Rassegna Stampa

L'Unione Sarda

Antonia Pozzi, che sapeva rubare l'anima alle cose

Fonte: L'Unione Sarda
7 dicembre 2010

Rassegne Il ricordo della poetessa
“Rifammi tu degna di te, poesia che mi guardi”. Pazza l'idea di far girare un tram per Milano con una poesia di Antonia Pozzi nello spazio per la pubblicità. A ventisei anni, il 3 dicembre 1938, questa ragazza col dono della parola alata, si stende su un prato bianco di neve di Chiaravalle e aspetta che i barbiturici facciano effetto.
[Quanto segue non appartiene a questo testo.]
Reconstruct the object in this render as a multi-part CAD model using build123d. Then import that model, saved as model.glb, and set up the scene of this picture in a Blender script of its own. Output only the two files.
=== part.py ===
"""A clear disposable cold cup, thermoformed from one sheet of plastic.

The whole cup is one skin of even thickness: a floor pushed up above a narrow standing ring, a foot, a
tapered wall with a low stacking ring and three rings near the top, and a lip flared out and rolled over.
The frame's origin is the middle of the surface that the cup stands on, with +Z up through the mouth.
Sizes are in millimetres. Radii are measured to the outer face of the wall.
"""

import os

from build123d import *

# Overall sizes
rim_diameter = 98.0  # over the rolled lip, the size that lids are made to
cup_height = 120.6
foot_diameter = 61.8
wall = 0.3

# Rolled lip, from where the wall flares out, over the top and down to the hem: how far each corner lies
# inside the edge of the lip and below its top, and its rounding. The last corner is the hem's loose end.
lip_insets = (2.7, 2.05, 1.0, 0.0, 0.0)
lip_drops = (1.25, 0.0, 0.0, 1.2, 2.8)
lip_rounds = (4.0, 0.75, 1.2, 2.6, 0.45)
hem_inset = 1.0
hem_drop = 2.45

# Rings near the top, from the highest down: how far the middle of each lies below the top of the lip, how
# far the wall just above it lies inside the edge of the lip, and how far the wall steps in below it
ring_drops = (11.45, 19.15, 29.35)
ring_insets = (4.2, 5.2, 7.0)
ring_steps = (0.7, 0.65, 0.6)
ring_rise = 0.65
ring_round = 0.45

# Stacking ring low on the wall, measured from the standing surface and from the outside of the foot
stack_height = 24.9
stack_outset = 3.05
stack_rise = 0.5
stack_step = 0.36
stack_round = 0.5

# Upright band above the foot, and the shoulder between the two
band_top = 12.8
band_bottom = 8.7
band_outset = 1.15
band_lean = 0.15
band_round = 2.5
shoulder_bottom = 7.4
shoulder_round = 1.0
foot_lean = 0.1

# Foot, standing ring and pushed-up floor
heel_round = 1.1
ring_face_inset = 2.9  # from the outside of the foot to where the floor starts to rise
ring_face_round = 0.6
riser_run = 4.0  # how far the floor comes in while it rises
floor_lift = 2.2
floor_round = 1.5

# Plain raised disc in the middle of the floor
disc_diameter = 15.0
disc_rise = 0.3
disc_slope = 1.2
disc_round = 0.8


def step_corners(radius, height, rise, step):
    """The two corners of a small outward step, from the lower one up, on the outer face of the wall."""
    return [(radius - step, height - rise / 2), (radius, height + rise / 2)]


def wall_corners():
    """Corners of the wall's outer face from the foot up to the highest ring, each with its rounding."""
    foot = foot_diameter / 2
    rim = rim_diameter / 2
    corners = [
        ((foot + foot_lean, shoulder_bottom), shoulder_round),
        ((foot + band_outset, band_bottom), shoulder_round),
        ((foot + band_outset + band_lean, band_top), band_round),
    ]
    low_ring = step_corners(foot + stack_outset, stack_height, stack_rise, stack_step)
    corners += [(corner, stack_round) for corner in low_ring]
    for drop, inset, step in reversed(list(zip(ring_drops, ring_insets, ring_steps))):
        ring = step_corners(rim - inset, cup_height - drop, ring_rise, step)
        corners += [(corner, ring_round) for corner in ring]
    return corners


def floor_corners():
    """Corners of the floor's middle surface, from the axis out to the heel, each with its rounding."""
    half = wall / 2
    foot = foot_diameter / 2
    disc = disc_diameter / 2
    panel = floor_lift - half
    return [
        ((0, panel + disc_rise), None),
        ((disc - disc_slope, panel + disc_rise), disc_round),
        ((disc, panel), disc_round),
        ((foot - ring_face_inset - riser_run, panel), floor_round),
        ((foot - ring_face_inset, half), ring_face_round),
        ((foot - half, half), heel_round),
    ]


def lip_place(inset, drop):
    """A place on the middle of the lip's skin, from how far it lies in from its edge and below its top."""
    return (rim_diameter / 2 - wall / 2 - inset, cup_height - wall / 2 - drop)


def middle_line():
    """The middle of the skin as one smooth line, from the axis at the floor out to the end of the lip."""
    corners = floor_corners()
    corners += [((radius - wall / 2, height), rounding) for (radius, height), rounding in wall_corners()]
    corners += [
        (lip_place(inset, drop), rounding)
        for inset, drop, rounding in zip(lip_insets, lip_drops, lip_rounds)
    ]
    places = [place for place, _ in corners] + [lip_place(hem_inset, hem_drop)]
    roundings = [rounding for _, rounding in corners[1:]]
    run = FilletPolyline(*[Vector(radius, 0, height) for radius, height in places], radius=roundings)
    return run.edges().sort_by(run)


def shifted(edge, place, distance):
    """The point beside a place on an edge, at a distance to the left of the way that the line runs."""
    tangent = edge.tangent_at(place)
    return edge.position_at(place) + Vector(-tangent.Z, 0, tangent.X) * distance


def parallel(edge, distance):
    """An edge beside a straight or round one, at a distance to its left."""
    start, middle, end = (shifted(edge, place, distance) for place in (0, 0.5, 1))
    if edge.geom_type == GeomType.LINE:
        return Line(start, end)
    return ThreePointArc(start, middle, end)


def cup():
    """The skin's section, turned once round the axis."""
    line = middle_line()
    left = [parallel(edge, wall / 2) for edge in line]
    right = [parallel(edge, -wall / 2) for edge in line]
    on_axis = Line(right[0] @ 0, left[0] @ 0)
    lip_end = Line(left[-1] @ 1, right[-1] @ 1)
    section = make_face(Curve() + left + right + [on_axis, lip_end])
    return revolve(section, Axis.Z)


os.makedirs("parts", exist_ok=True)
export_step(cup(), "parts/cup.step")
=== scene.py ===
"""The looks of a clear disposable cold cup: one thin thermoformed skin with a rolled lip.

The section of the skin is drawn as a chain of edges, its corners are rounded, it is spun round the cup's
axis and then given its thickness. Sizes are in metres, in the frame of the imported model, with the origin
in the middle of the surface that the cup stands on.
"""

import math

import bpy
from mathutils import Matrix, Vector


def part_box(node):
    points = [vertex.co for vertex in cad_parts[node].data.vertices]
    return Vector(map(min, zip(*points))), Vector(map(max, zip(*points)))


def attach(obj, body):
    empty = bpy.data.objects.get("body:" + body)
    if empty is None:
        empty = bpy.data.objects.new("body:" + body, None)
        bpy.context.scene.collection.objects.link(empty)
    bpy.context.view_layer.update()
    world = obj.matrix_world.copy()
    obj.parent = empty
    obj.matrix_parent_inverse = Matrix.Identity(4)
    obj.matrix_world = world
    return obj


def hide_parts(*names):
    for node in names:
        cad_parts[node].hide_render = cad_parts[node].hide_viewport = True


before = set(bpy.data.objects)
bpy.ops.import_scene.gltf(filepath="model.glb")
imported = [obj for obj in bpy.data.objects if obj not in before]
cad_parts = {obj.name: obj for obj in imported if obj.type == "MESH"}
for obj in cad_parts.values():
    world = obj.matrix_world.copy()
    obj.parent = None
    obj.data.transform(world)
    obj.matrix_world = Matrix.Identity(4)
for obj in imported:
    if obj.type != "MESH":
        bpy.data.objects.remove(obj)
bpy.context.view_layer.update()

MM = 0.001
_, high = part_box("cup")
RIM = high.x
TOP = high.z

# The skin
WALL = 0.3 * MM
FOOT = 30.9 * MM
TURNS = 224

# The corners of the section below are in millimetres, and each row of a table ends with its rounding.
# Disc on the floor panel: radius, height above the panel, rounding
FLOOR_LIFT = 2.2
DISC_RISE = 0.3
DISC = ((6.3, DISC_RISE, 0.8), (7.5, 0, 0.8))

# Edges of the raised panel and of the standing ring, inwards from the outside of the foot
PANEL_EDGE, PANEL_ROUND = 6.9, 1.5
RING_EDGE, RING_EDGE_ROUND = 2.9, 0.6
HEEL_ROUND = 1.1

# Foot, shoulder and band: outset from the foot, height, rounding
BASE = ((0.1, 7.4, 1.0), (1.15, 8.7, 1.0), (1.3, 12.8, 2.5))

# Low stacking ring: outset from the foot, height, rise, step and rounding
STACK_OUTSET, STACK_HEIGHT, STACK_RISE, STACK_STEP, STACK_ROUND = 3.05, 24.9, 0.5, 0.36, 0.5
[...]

Pazza l'idea finale, pazza anche quella di tutta la breve vita: scrivere versi, “rubare l'anima delle cose” per troppa empatia col mondo, “per troppa vita che ho nel sangue”. Ma troppa vita nel sangue non è socialmente conveniente per una ragazza di ottima estrazione, “disordinata” di un disordine emotivo che non si addice a chi dovrebbe privilegiare un compassato stare nei propri ranghi, ricamando e suonando il piano, leggendo e conversando pacatamente. Antonia, come la protagonista del film di Marleen Gorris L'albero di Antonia , è invece donna che percorre la vita “a cuore scalzo”. Si innamora a quindici anni del suo professore di latino e greco, Antonio Maria Cervi, amore contrastato dal padre, amore imploso, incancellabile anche quando la poetessa si illuderà di avere trovato altri rispecchiamenti per la sua anima. A cuore scalzo è il titolo, estrapolato da una sua poesia, della serata conclusiva di “Pazza idea”, domenica sera al Ghetto di Cagliari, - cinque serate dedicate dai Presìdi del libro, capitanati dallo scrittore Giorgio Todde, al concetto di follia quotidiana declinata nelle forme più diverse: dal male oscuro che, affidato alle strutture psichiatriche, porta al collasso della vita, nel toccante film di Alina Marazzi, la prima sera, ad un'altra forma di isolamento del “socialmente diverso” in questa toccante celebrazione di una delle voci femminili italiane più alte, a chiusura della rassegna ideata da Mattea Lissia ed Emilia Fulli.
Negli anni del ventennio, a una donna si addicevano altre propensioni, in primis quella per la famiglia. La famiglia di Antonia Pozzi è invece una famiglia di emozioni che ogni giorno ed ogni notte, costantemente, la tengono in contatto con un mondo parallelo, quello della sua profonda sensibilità, generatrice di parole che sgorgano con una grazia concessa solo a poche altre poetesse. Dono - carisma, in senso biblico - da nutrire, da solidificare in qualcosa che resti. Restano, di Antonia Pozzi, più di 300 poesie, lettere e diari. E circa tremila scatti, perché la fotografia è stata l'altra sua chiamata. Ne ha parlato, domenica, Graziella Bernabò, sua appassionata biografa e curatrice, assieme a Onorina Dino. Scritti mai pubblicati mentre la Pozzi era in vita, stroncati, rifiutati: ora anche a Berlino si organizzano giornate di studio. E in Italia, oltre a biografie ed edizioni dei suoi versi, la figura di questa Emily Dickinson nostrana è stata celebrata in un film di Marina Spada, presentato al Festival di Venezia nel 2009, e al Ghetto, domenica. Si intitola Poesia che mi guardi : il tram per Milano con i versi è una delle sorprese più belle. La regista ha citato ciò che diceva Erik Rohmer: «La poesia è infilmabile». Pazza, quindi, anche l'idea della Spada di realizzare un film sulla Pozzi. Invece no: questi cinquanta minuti scorrono come un'elegia, mentre ricordano il cinema russo di Sokurov e Tarkovskij, per silenzi e immagini di natura. E per una sensibilità che è sempre dono supremo, antidoto alla fine del valore dell'interiorità, che è la fine di tutti i valori.